I've rebuilt ttmserver indices and mw_cirrus_versions on codfw, this cluster should be all good.
I've scheduled a maintenance update for ttmserver indices in eqiad because I need to run the ttmserver-export.php script (will be run Wed 22 at 9am UTC, should run for 4 hours).

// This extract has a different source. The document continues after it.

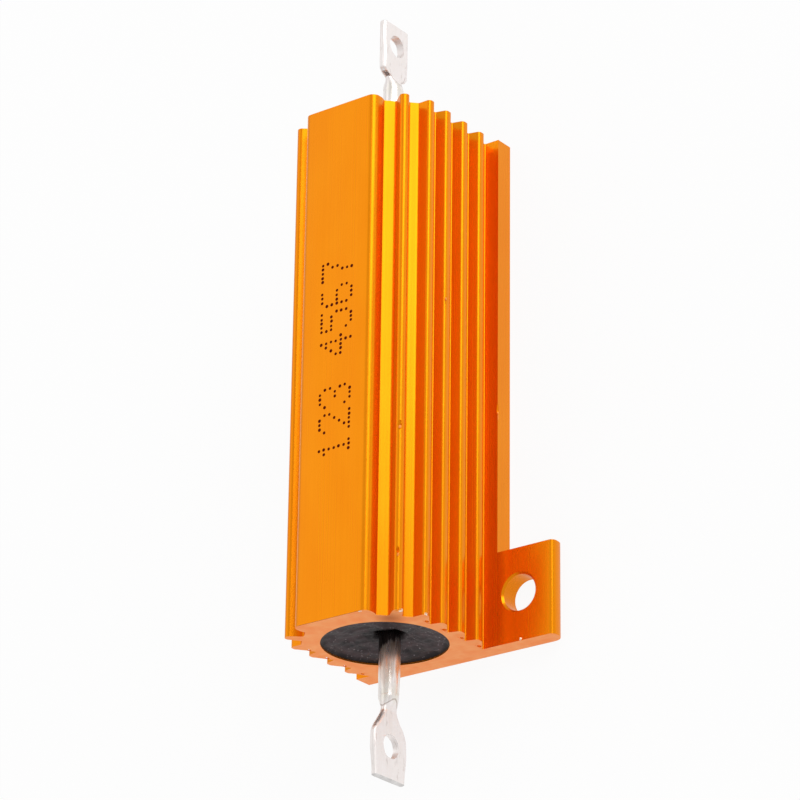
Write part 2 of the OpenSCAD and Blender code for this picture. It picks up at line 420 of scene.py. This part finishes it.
def tinnedTerminal():
    look = terminalLook
    material, tree, shader = newMaterial("tinned_terminal")
    shader.inputs["Metallic"].default_value = 1
    flow = noiseOn(tree, stretched(tree, look["flow"]), moreDetail)
    streaks = noiseOn(tree, stretched(tree, look["streaks"]), moreDetail)
    rubs = noiseOn(tree, stretched(tree, look["rubs"]), moreDetail, look["rubRough"])
    out = calculate(tree, "ABSOLUTE", along(tree, 0))
    across = calculate(tree, "SUBTRACT", along(tree, 1), look["axis"][0])
    up = calculate(tree, "SUBTRACT", along(tree, 2), look["axis"][1])
    onShank = ranged(tree, out, look["shankEnd"] + look["shankFade"], look["shankEnd"])

    warmShare = ranged(tree, onShank, 0, 1, *look["warmShare"])
    warmth = calculate(tree, "MULTIPLY", ranged(tree, flow, *look["flowSpan"]), warmShare)
    clean = blendColours(tree, warmth, look["bright"], look["warm"])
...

There are still some updateSearchIndexConfig running for eqiad but the state at the time of writing this comment is :
eqiad

for i in `curl -s elastic1020.eqiad.wmnet:9200/_cat/indices?h=i`; do curl -s elastic1020.eqiad.wmnet:9200/$i/ | jq .[].settings.index.version.created | grep -v '"2' > /dev/null && echo $i; done
dzwiki_content_1415175411
dzwiktionary_general_1415175376
jvwiki_general_1414197366
vewikimedia_general_1415331150
ttmserver-test
jvwiktionary_general_1415244778
dzwiki_general_1415175436
jvwiki_content_1414196979
ttmserver
zhwiktionary_general_1415384982
jvwiktionary_content_1415244671
dzwiktionary_content_1415175351
azbwiki_general_first
vewikimedia_content_1415331110

codfw

for i in `curl -s elastic2020.codfw.wmnet:9200/_cat/indices?h=i`; do curl -s elastic2020.codfw.wmnet:9200/$i/ | jq .[].settings.index.version.created | grep -v '"2' > /dev/null && echo $i; done

The initial reindex completed, but unfortunately 50 indices in codfw and 100 indices in eqiad failed to reindex. I deleted unused indices/restarted reindex codfw on only the failed indices saturday, and eqiad sunday. Codfw looks to have completed and eqiad is still running.

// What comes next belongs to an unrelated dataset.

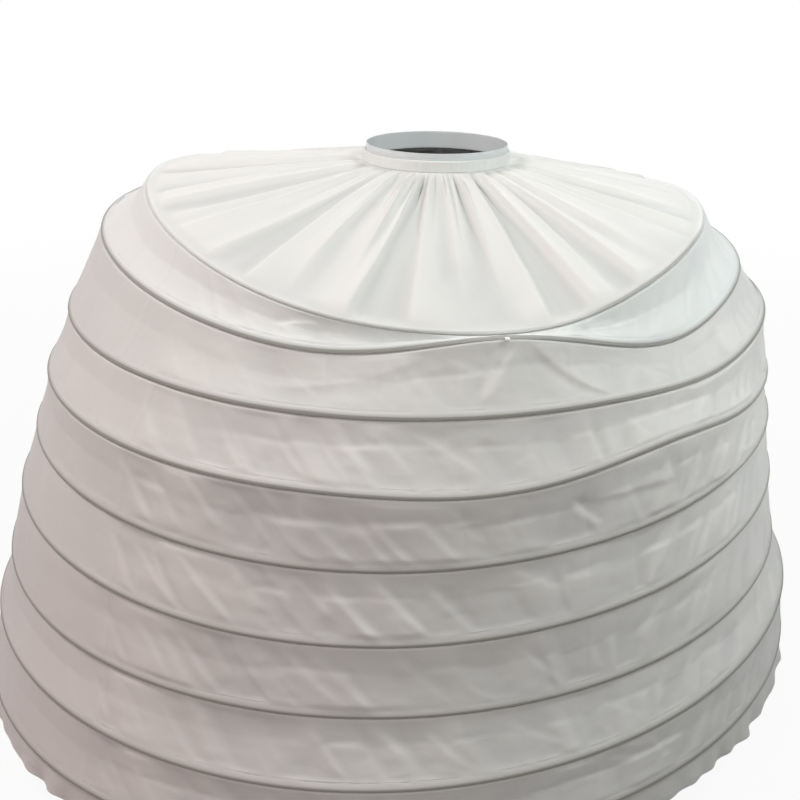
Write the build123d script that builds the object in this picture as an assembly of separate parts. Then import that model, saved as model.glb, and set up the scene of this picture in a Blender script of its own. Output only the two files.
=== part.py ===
from build123d import *
import math
import os

# A floor-length hoop petticoat, the crinoline cage that is worn under a ball gown.
# Nine steel hoops run in cloth casings. A gathered yoke hangs from the waist and carries
# the first hoop, and eight plain tiers of cloth hang the others below it, one hoop each.
# The origin is the centre of the waist opening, at the top edge of the waist elastic.
# +Z is up, the front is towards -Y and the wearer's right hand is towards -X.

# Waist
waist_radius = 119.5        # inner wall of the elastic, on a 75 cm waist
elastic_thickness = 1.6
elastic_height = 30.0
elastic_bare = 11.0         # height of elastic that shows above the waistband
waistband_thickness = 2.2
yoke_tuck = 12.0            # height of the yoke's top edge inside the waistband
yoke_drop = 2.0             # from the waistband's lower edge down to where the yoke turns out

# Cloth
cloth = 1.5                 # one layer, as thick as its seams
seam_play = 0.3             # clearance between layers that lie on each other
stitch_height = 7.5         # from the middle of a hoop to the stitch line over it
seam_allowance = 5.0        # cloth above the stitch line

# Hoops
wire_radius = 2.2           # plastic-coated spring steel
wire_gap = 1.0              # between the two ends of a hoop, inside its ferrule
ferrule_wall = 0.5
ferrule_length = 34.0
ferrule_play = 0.1          # clearance of the wire in its ferrule
casing_play = 0.35          # clearance of a ferrule in its casing
tip_radius = 2.4            # steel cap on the free end of the second hoop
tip_length = 8.0

# Profile of the hoops, at the height of their centres
first_hoop_radius = 460.0
first_hoop_depth = 109.0
tier_length = 104.5         # slant length of cloth from hoop to hoop
tier_flare_deg = (55, 32, 12, 12, 14, 14.5, 14.5, 8)

# How each hoop hangs: sideways and forward drift, and tilt, dip and lift out of level
hoop_drift = (
    (-18, -47), (-24, 12), (-32, 12), (-45, -13), (-54, -2), (-64, 1), (-70, 9), (-70, 0), (-78, -5)
)
side_tilt_deg = (-2.1, -2.5, 0.8, 0.9, 1.9, 1.9, 2.1, 2.8, 3.6)
front_dip_deg = (2.9, 3.1, 0.8, -0.7, -1.1, -0.7, 0.9, -0.5, -1.1)
side_lift = (41, 20, 6, 10, 22, 20, 3, 15, 8)
# Local bends of a hoop: height, bearing and half width
hoop_bends = {
    1: ((41, 83, 32), (-11, -63, 18)),
    2: ((44, -77, 20), (-16, -45, 16)),
    3: ((-11, -41, 16),),
    4: ((-7, -80, 15), (21, -51, 15)),
}

# Bearings of the hoops' joints, in degrees from +X towards the back
joint_bearing_deg = (-146, -77, -103, -105, 84, 97, 88, 93, 86)

# Gathers of the yoke and waves of the frill
yoke_pleats = 40
pleat_depth = 4.0
frill_length = 52.0
frill_flare_deg = 6.0
frill_waves = 40
frill_wave_depth = 5.0
# Turns a round, and size, of the sways that make the gathers and waves uneven
sways = ((5, 0.7), (9, 0.5))

# Points on a plain ring and on each wave of a waved one, and rings down the yoke
ring_points = 72
points_per_wave = 6
yoke_rings = 10

# Worked-out sizes
hoop_count = len(tier_flare_deg) + 1
casing_sides = 8
to_corner = 1 / math.cos(math.pi / casing_sides)
casing_bore = wire_radius + ferrule_play + ferrule_wall + casing_play
casing_inner = casing_bore * to_corner
casing_outer = (casing_bore + cloth) * to_corner
under_casing = casing_outer + seam_play
yoke_top_inner = waist_radius + elastic_thickness + seam_play
waistband_inner = yoke_top_inner + cloth + seam_play
waistband_outer = waistband_inner + waistband_thickness
yoke_top = yoke_drop + yoke_tuck


def hoop_profile():
    """Radius and depth of each hoop."""
    radius, depth = first_hoop_radius, first_hoop_depth
    rows = [(radius, depth)]
    for flare_deg in tier_flare_deg:
        radius += tier_length * math.sin(math.radians(flare_deg))
        depth += tier_length * math.cos(math.radians(flare_deg))
        rows.append((radius, depth))
    return rows


profile = hoop_profile()


def outwards(angle, out, up):
    """A step away from the axis and upwards."""
    return Vector(out * math.cos(angle), out * math.sin(angle), up)


def bend_height(number, angle):
    """Height of a hoop's local bends at an angle."""
    total = 0.0
    for height, bearing_deg, half_width_deg in hoop_bends.get(number, ()):
        away = (math.degrees(angle) - bearing_deg + 180) % 360 - 180
        total += height * math.exp(-((away / half_width_deg) ** 2))
    return total


def hoop_line(number, angle):
    """A point on the middle line of hoop `number`; number 0 is the top of the yoke."""
    if number == 0:
        return outwards(angle, yoke_top_inner, -elastic_height - yoke_drop)
    radius, depth = profile[number - 1]
    side_tilt = math.tan(math.radians(side_tilt_deg[number - 1]))
    front_dip = math.tan(math.radians(front_dip_deg[number - 1]))
    height = radius * (side_tilt * math.cos(angle) + front_dip * math.sin(angle)) - depth
    height += side_lift[number - 1] * math.cos(2 * angle) + bend_height(number, angle)
    return Vector(*hoop_drift[number - 1]) + outwards(angle, radius, height)


def flare_above(number, angle):
    """Lean of the cloth above a hoop, from straight down towards straight out."""
    span = hoop_line(number, angle) - hoop_line(number - 1, angle)
    run = span.X * math.cos(angle) + span.Y * math.sin(angle)
    return math.atan2(run, -span.Z)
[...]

ttmserver indices are done remaining indices in eqiad are:

vewikimedia_general_1415331150
zhwiktionary_general_1415384982
azbwiki_general_first
vewikimedia_content_1415331110

this is only by checking version.created in the index settings, it's possible that some reindex threads failed but the count check was good enough to continue, this is in fact the worst scenario as a full reindex would be actually needed to recover missing docs.
When it happened to me for commons I decided to import data from codfw to eqiad instead of running the saneitizer or forceSearchIndex.